An alternating sum of the floor function of square roots
Marc Chamberland, Karl Dilcher
TL;DR
The paper proves that for every odd $n\ge 1$, the alternating sum $\sum_{j=1}^n (-1)^{j+1} \lfloor \sqrt{j n}\rfloor$ equals $(n+1)/2$, a striking result valid for all odd $n$ and stronger than the prime-restricted non-alternating analogue. The authors provide an elementary proof based on a rearrangement of the double sum and a parity argument, revealing a clean counting interpretation. They also derive an asymptotic expression for the non-floor analogue $\sum_{j=1}^n (-1)^{j+1} \sqrt{j n}$, namely $\frac{n}{2}+C\sqrt{n}+\frac{1}{8}+O(n^{-1})$, with an explicitly given constant $C$ expressed as a convergent series involving $\zeta$-values at half-integers.
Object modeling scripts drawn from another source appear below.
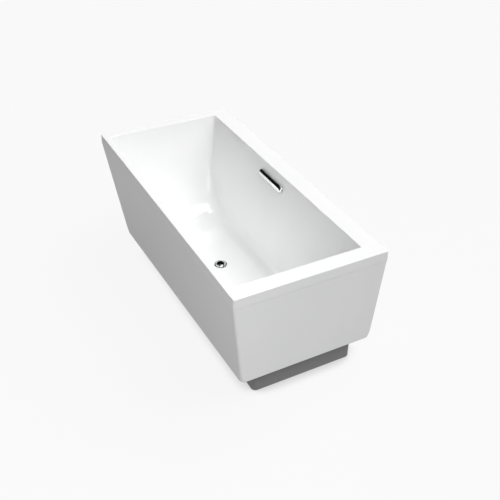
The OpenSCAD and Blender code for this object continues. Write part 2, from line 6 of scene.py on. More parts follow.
import bmesh
import bpy
from mathutils import Matrix, Vector

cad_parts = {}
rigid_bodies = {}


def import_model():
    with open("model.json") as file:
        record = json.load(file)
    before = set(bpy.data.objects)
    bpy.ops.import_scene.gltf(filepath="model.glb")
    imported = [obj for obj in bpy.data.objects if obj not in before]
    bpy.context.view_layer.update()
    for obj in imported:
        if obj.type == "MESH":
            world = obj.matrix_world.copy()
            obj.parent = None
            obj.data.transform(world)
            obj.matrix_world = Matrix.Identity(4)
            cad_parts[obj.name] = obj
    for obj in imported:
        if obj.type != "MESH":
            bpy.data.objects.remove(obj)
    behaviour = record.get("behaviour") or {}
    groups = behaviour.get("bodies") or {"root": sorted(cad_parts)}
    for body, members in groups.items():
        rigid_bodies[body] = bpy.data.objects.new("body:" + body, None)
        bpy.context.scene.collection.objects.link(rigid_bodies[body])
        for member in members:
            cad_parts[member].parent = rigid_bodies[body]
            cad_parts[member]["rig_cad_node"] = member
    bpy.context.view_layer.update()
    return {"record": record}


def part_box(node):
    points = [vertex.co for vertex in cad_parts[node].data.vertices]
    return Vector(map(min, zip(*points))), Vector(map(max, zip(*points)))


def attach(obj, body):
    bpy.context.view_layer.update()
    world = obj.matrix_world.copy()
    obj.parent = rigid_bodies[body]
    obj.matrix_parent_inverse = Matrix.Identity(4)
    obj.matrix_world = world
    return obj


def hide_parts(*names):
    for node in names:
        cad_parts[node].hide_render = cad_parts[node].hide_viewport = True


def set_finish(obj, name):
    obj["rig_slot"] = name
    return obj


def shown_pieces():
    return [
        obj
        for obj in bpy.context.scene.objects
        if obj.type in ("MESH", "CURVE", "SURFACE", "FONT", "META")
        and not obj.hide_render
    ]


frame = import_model()


# ---- sizes read from the frame ----

basin_low, basin_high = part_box("basin")
skirt_low, skirt_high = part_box("skirt")
plinth_low, plinth_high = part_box("plinth")
flange_low, flange_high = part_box("drain_flange")
cap_low, cap_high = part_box("stopper_cap")
cover_low, cover_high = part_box("overflow_cover")
half_l = basin_high.x
half_w = basin_high.y
rim_z = basin_high.z
lip_z = skirt_high.z
skirt_z = skirt_low.z
floor_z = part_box("drain_gasket")[0].z
shell_t = floor_z - basin_low.z
drain = (flange_low + flange_high) / 2

# The basin's opening, and how far outside it the rim battens stand
batten_gap = 0.010
opening_low = (
    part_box("rim_batten_head")[1].x + batten_gap,
    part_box("rim_batten_left")[1].y + batten_gap,
)
opening_high = (
    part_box("rim_batten_foot")[0].x - batten_gap,
    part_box("rim_batten_right")[0].y - batten_gap,
)


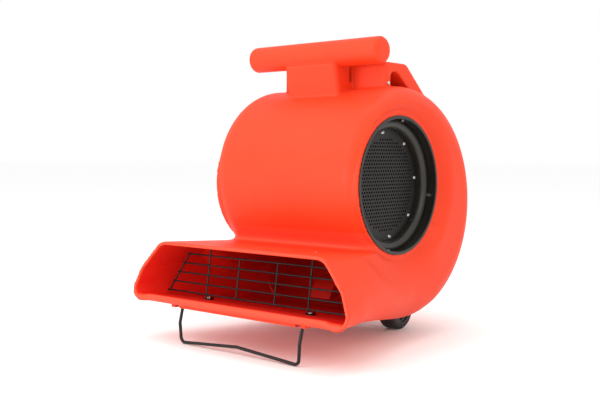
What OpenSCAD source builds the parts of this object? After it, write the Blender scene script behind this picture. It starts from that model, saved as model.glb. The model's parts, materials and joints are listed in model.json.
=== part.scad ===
// Commercial air mover (carpet dryer): moulded scroll case with a low flared outlet,
// double inlet fan with the motor inside it, wire outlet grille, folding wire stand.
// Millimetres. The origin is on the floor at the centre of the outline. Z = 0 is the floor,
// X = 0 the middle plane, and the outlet faces -Y.

/* [Scroll case] */
// Half width of the scroll case
case_half = 176; // [130:1:240]
// Rounding between the rim and the cheeks of the case
edge_r = 45; // [20:1:60]
// Height of the fan axis above the floor
axis_z = 278; // [200:1:360]
// Distance of the fan axis behind the origin
fan_y = 7; // [0:0.5:20]
// Height of the top of the scroll
case_top = 451; // [380:1:560]
// Position of the front of the scroll
case_front = -130; // [-180:1:-126]
// Radius of the front arc
arc_front = 162.6; // [140:0.1:200]
// Radius of the rear arc
arc_back = 209.3; // [180:0.1:260]
// Radius of the lower arc
arc_low = 202.4; // [170:0.1:250]
// Moulded wall thickness
wall = 4; // [3:0.5:7]
// Outer radius of the rolled dish round each inlet
dish_r = 158; // [150:1:166]
// Rounding of the dish
roll_r = 38; // [24:1:48]

/* [Outlet chute] */
// Height of the top of the outlet
mouth_top = 178; // [150:1:220]
// Height of the bottom of the outlet
mouth_low = 76.5; // [60:0.5:110]
// Half width of the outlet at its bottom
mouth_half = 242; // [180:1:300]
// Half width of the flat top edge of the outlet
mouth_top_half = 171; // [120:1:200]
// Rounding of the upper outlet corners
mouth_top_r = 32; // [10:1:45]
// Rounding of the lower outlet corners
mouth_low_r = 16; // [8:1:30]
// Radius of the bow in each side of the outlet
mouth_side_r = 30; // [20:1:34]
// Position of the outlet's lower edge
mouth_y = -256; // [-320:1:-200]
// Backward lean of the outlet face in degrees
mouth_lean = 9.5; // [0:0.5:20]
// Height of the chute roof where it meets the scroll
tongue_z = 167; // [150:1:185]

/* [Handle and console] */
// Half length of the handle bar
bar_half = 148; // [90:1:180]
// Radius of the handle bar
bar_r = 23.5; // [14:0.5:28]
// Position of the bar axis
bar_y = -31.2; // [-60:0.2:0]
// Height of the bar axis
bar_z = 508.8; // [480:0.2:560]
// Half width of the pedestal below the bar
pedestal_half = 58; // [35:1:90]
// Right end of the console behind the bar
console_half = 130; // [124:1:131]
// Left end of the console behind the bar
console_left = 100; // [90:1:131]
// Height of the console top
console_z = 493; // [470:1:520]
// Depth of the pocket in the console's right end
pocket_deep = 36; // [10:1:44]

/* [Inlets] */
// Outer radius of the inlet ring
ring_r = 120; // [100:1:124]
// Distance of the ring rim from the middle plane
ring_x = 162; // [150:0.5:174]
// Radius of the bolt circle of the inlet screen
bolt_r = 92; // [88:0.5:95]
// Turn of the screen screws in degrees
bolt_turn = 7; // [0:1:44]
// Pitch of the screen holes
hole_pitch = 7; // [6:0.5:20]
// Diameter of the screen holes
hole_d = 4; // [3:0.5:9]

/* [Fan and motor] */
// Radius of the fan wheel
fan_r = 98.5; // [90:0.5:110]
// Half width of the fan wheel
fan_half = 100; // [70:1:102]
// Blades in the fan wheel
blades = 30; // [16:1:40]
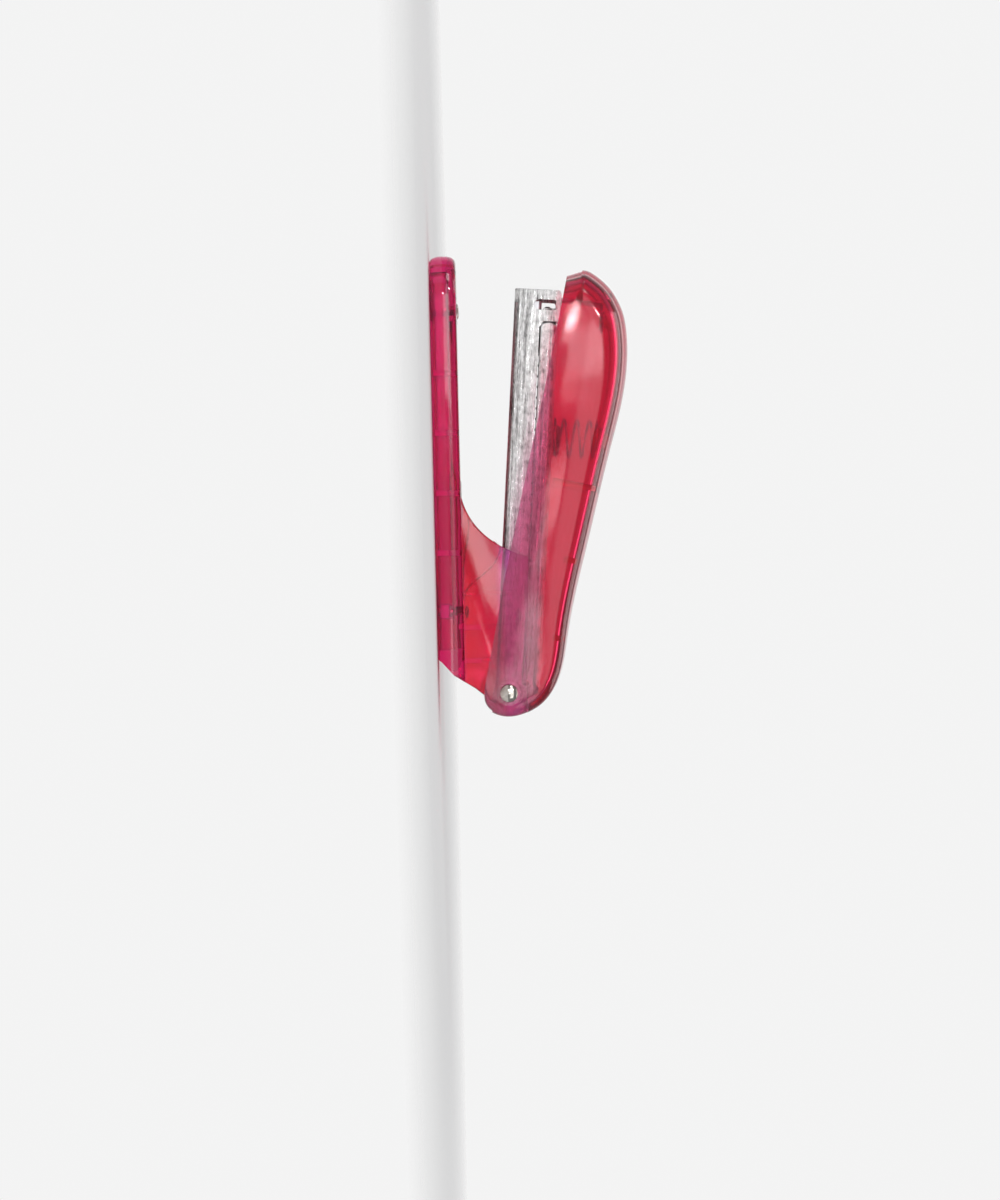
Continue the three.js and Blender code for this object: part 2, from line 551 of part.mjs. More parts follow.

The work situates the result among lattice-point methods, contrasts it with prime-specific identities, and discusses potential inversion approaches and connections to class numbers, while noting the influence of AI-generated insight on the original approach.
Abstract
We show that the alternating sum of the floor function of $\sqrt{jn}$, with $j$ ranging from 1 to $n$, has an easy evaluation for all odd integers $n\geq 1$. This is in contrast to known non-alternating sums of the same type which hold only for a class of primes. The proof is elementary and was suggested by an AI model. To put this result in perspective, we also prove an asymptotic expression for the analogous sum without the floor function.